• [Exercise aim] What is needed is an exact copy of the lines from the one containing "queue += near" to the one containing "obj.parent = None", both lines included, and no other lines.

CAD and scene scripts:

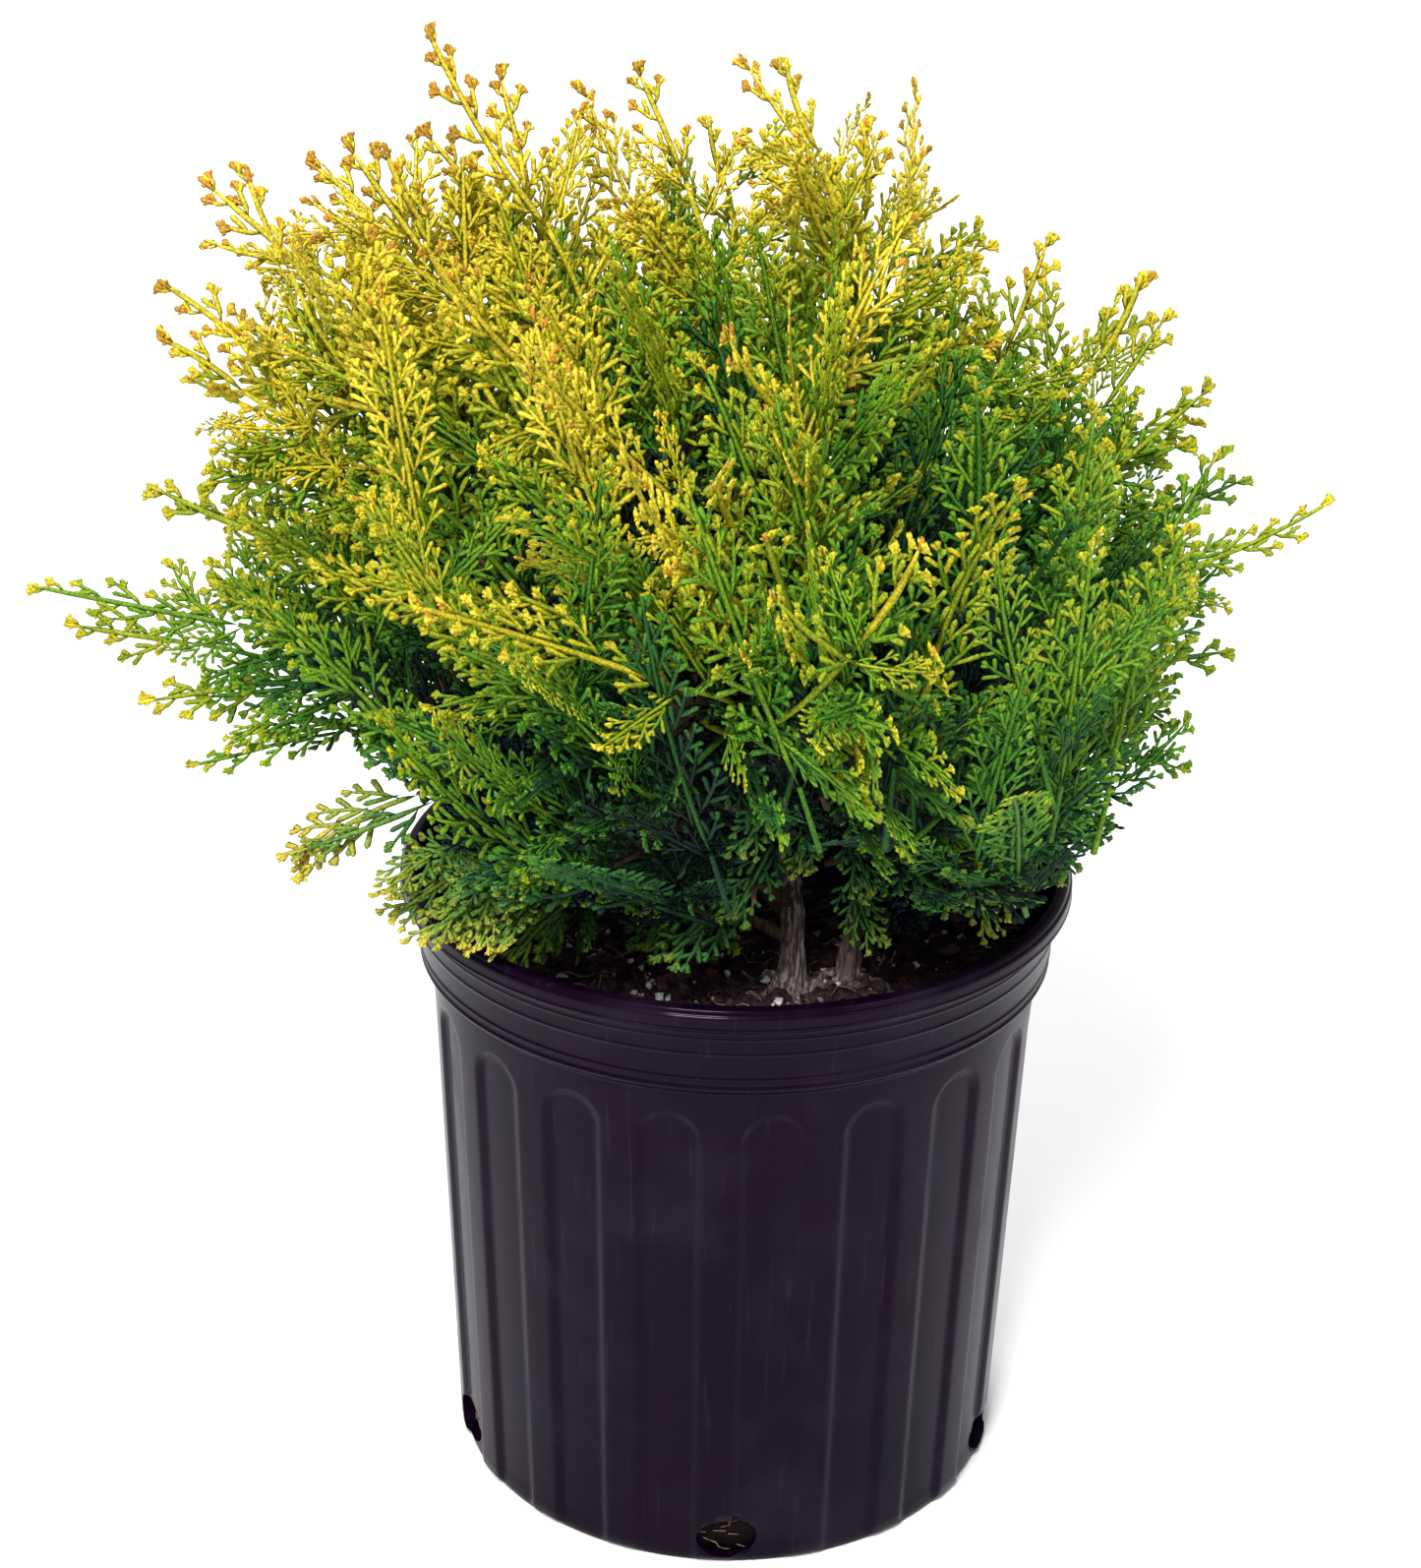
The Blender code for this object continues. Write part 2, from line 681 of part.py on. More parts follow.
def fused(name, pieces, look):
    """One solid from overlapping pieces, by one union on a collection, which is then emptied."""
    group = bpy.data.collections.new(name + "_pieces")
    bpy.context.scene.collection.children.link(group)
    first, *rest = pieces
    body = mesh_object(name, *first, look)
    for i, (points, faces) in enumerate(rest):
        mesh_object(f"{name}_piece_{i}", points, faces, look, group)
    bpy.context.view_layer.update()
    modified(body, "UNION", operand_type="COLLECTION", collection=group, solver="MANIFOLD")
    for obj in list(group.objects):
        bpy.data.objects.remove(obj)
    bpy.data.collections.remove(group)
    return body


def samples(line, radii):
    """Rows of a point and a radius, close together along a limb, for the clearance test."""
    steps = np.linspace(0, len(line) - 1, LIMB_SAMPLES)
    columns = np.column_stack((line, radii)).T
    return np.column_stack([np.interp(steps, range(len(line)), column) for column in columns])


def plant():
    bark = material("grey_brown_bark", GREY_BROWN_BARK)
    stems = {
        "trunk": stem_shape(TRUNK_LINE, TRUNK_RADII, TRUNK_RINGS),
        "side_stem": stem_shape(SIDE_STEM_LINE, SIDE_STEM_RADII, SIDE_STEM_RINGS),
    }
    for name, (line, radii) in stems.items():
        limb(name, line, radii, STEM_SIDES, bark, lobes=ROOT_LOBES)
    masses = crown_plan()
    limb_rows = []
    for name, (line, radii) in stems.items():
        limb_rows.append(samples(line, radii))
        carried = sorted((m for m in masses if m["stem"] == name), key=lambda m: m["rise"])
        for place, mass in enumerate(carried):
            highest = place == len(carried) - 1
            climb = place / (len(carried) - 2)
            share = 1.0 if highest else FIRST_BOUGH_AT + (LAST_BOUGH_AT - FIRST_BOUGH_AT) * climb
            mass["line"] = bough_line(line, share, mass)
            foot = min(BOUGH_FOOT_RADIUS, radii[-1])
            mass["radii"] = np.linspace(foot, BOUGH_TIP_RADIUS, BOUGH_POINTS)
            limb_rows.append(samples(mass["line"], mass["radii"]))
            body = limb("bough_" + mass["name"], mass["line"], mass["radii"], BOUGH_SIDES, bark)
            if share < 1.0:
                cut_to_stem(body, line, radii)
    limbs = np.vstack(limb_rows)
    seeds = [m["seed"] for m in masses]
    looks = {
        "skirt": material("deep_green", DEEP_GREEN),
        "middle": material("bright_green", BRIGHT_GREEN),
        "upper": material("bright_green", BRIGHT_GREEN),
        "crown": material("gold", GOLD),
    }
    for mass in masses:
        space = Space(mass["seed"], seeds, limbs)
        end = mass["line"][-1]
        way = unit(end - mass["line"][-2])
        fused("mass_" + mass["name"], grow_mass(mass, space, end, way), looks[mass["tier"]])


def cut_to_stem(body, stem_line, stem_radii):
    """Cuts a bough's foot to the side of its stem, with the gap, and keeps the outer piece."""
    cutter = limb("stem_cutter", stem_line, stem_radii + GAP, STEM_SIDES, body.data.materials[0])
    modified(body, "DIFFERENCE", object=cutter)
    bpy.data.objects.remove(cutter)
    keep_largest(body)


def keep_largest(body):
    """Drops every loose scrap but the piece with the most points."""
    grid = bmesh.new()
    grid.from_mesh(body.data)
    left = set(grid.verts)
    pieces = []
    while left:
        piece = set()
        queue = [left.pop()]
        while queue:
            vert = queue.pop()
            piece.add(vert)
            near = {edge.other_vert(vert) for edge in vert.link_edges} & left
            left -= near
            queue += near
        pieces.append(piece)
    largest = max(pieces, key=len)
    bmesh.ops.delete(grid, geom=[v for v in grid.verts if v not in largest], context="VERTS")
    grid.to_mesh(body.data)
    grid.free()


def main():
    clear_scene()
    pot()
    potting_mix()
    plant()


main()
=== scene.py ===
"""Looks of a potted golden sawara cypress: sprays of scale leaves, bark, potting mix and a fluted pot.

Metres, +Z up, the viewer on the -Y side. The origin is the middle of the pot's flat underside.
Two stems carry 20 boughs. Each bough goes on as the stem of one mass of foliage, leader shoots
leave that stem, and flat fern-like sprays stand along the leaders, down to the last side lobe.
"""

import json
import math

import bpy
import numpy as np
from mathutils import Matrix, Quaternion, Vector

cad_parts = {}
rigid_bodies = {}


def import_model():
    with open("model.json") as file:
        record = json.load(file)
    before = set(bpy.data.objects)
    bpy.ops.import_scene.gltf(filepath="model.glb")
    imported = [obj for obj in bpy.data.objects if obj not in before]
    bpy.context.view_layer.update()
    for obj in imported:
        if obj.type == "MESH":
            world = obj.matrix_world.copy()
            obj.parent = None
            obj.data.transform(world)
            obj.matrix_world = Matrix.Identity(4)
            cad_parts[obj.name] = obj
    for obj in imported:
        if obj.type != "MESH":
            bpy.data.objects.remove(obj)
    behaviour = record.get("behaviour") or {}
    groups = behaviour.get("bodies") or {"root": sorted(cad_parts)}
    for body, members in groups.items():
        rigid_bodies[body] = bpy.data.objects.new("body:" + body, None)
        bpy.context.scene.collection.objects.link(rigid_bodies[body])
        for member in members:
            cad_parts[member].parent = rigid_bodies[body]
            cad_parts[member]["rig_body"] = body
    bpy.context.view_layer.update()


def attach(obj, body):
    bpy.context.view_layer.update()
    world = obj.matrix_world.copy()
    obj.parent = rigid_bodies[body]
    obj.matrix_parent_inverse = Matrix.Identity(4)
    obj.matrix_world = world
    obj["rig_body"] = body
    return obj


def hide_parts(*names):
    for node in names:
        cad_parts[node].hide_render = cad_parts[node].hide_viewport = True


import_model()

UP = np.array((0.0, 0.0, 1.0))
GOLDEN_ANGLE = math.pi * (3.0 - math.sqrt(5.0))
GAP = 0.0003

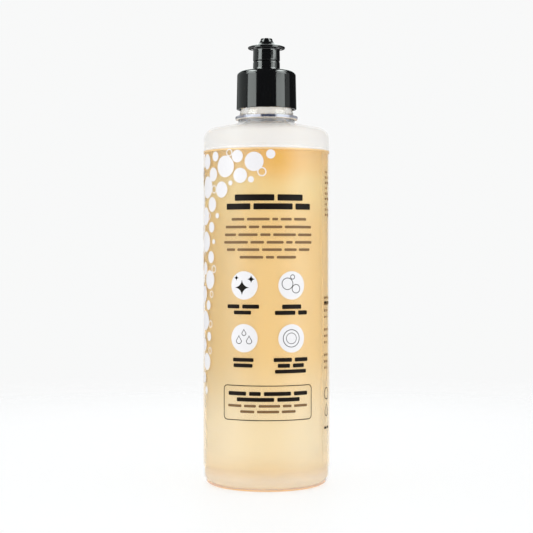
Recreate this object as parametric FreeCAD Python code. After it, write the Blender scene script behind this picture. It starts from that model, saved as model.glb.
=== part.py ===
# Round squeeze bottle of dish soap with a screw cap and a push-pull spout.
# Millimetres, +Z up, origin at the middle of the ring that the bottle stands on.
# The front of the label faces -Y. Every round piece is turned about the Z axis.
import FreeCAD
import Part
import math
import os

# Bottle body
body_diameter = 62.16
body_height = 178.1  # from the standing ring up to where the shoulder meets the neck
body_wall = 0.55
base_thickness = 1.0
base_corner = 4.6
standing_ring_width = 2.4
punt_height = 3.2  # rise of the domed base
shoulder_slope = 11.0  # degrees below level
shoulder_corner = 5.4
throat_round = 1.2

# Bottle neck, a 24 mm finish with one and a half turns of thread
thread_diameter = 23.9
thread_depth = 1.08
thread_pitch = 3.175
thread_turns = 1.5
thread_below_mouth = 2.3  # from the mouth down to the middle of the first turn
ridge_root_width = 2.0
ridge_crest_width = 0.9
run_out = 20.0  # degrees over which the end of a thread dies away
neck_wall = 1.52
finish_height = 20.8  # from the support ring up to the mouth
land_height = 3.6  # thick stretch above the support ring
land_taper = 0.75
neck_bulge = 2.0  # neck at the support ring, beyond the thread
ring_overhang = 1.5
ring_thickness = 1.85
ring_bevel = 0.46
neck_below_ring = 1.8
edge_round = 0.4

# Label and soap
label_film = 0.16
label_gap = 0.06
label_below_corner = 6.1  # plain wall between the label and the shoulder's bend
label_bottom = 9.1
lap_start = -31.0  # degrees, seen from above, from +X
lap_angle = 15.0
soap_below_label = 0.7
soap_gap = 0.1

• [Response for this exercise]
            queue += near
        pieces.append(piece)
    largest = max(pieces, key=len)
    bmesh.ops.delete(grid, geom=[v for v in grid.verts if v not in largest], context="VERTS")
    grid.to_mesh(body.data)
    grid.free()


def main():
    clear_scene()
    pot()
    potting_mix()
    plant()


main()
=== scene.py ===
"""Looks of a potted golden sawara cypress: sprays of scale leaves, bark, potting mix and a fluted pot.

Metres, +Z up, the viewer on the -Y side. The origin is the middle of the pot's flat underside.
Two stems carry 20 boughs. Each bough goes on as the stem of one mass of foliage, leader shoots
leave that stem, and flat fern-like sprays stand along the leaders, down to the last side lobe.
"""

import json
import math

import bpy
import numpy as np
from mathutils import Matrix, Quaternion, Vector

cad_parts = {}
rigid_bodies = {}


def import_model():
    with open("model.json") as file:
        record = json.load(file)
    before = set(bpy.data.objects)
    bpy.ops.import_scene.gltf(filepath="model.glb")
    imported = [obj for obj in bpy.data.objects if obj not in before]
    bpy.context.view_layer.update()
    for obj in imported:
        if obj.type == "MESH":
            world = obj.matrix_world.copy()
            obj.parent = None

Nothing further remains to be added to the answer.